McEwan tem prazer quando a tragédia intervém no cotidiano; gosta quando a história desanda em crime, loucura, obsessão. O instinto da tragédia tende a prejudicar sua excepcional sutileza narrativa. A gestualidade chocante contrasta com o controle da escrita, com o senso do segredo que ele cultiva tão bem. De certo modo, "Amor para Sempre" é um livro que se autobanaliza injustamente.
Mas talvez esta resenha vá ficando injusta. Uma característica das boas obras de arte é que podemos resumi-las de inúmeras maneiras; podemos ver dez coisas como se fossem sua mensagem essencial. Vai aqui uma sugestão.
O narrador do romance é um jornalista especializado em temas científicos, materialista, atento às evidências objetivas. Vê-se envolvido num quadro de paranóia e perseguição. A arte de McEwan está em nos fazer desconfiar das provas e certezas que o narrador acumula ao longo da história.

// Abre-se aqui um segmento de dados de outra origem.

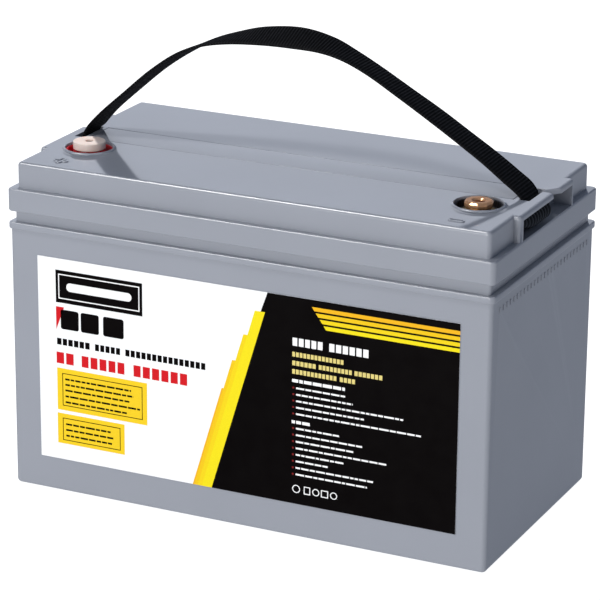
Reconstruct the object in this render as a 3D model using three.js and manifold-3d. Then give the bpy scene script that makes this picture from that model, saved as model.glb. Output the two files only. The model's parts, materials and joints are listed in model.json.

Estaríamos, então, diante de um romance sobre a certeza -e sobre o quanto de certeza é preciso para consolidar ou arruinar um casamento.
Proponho essa leitura um pouco decepcionado com o resultado final. Não sei se McEwan é um escritor que se envergonha da própria sutileza, investindo demais na apelação cinematográfica, ou se sua sutileza é tanta que termina embrutecendo os personagens e o próprio leitor.
Ele flerta muito, sem dúvida, com o horrível. Elogiá-lo ou criticá-lo é quase como desafiar as superstições que seus livros sabem sugerir. Esse romancista tem parte com o demônio. É uma grandeza e uma limitação.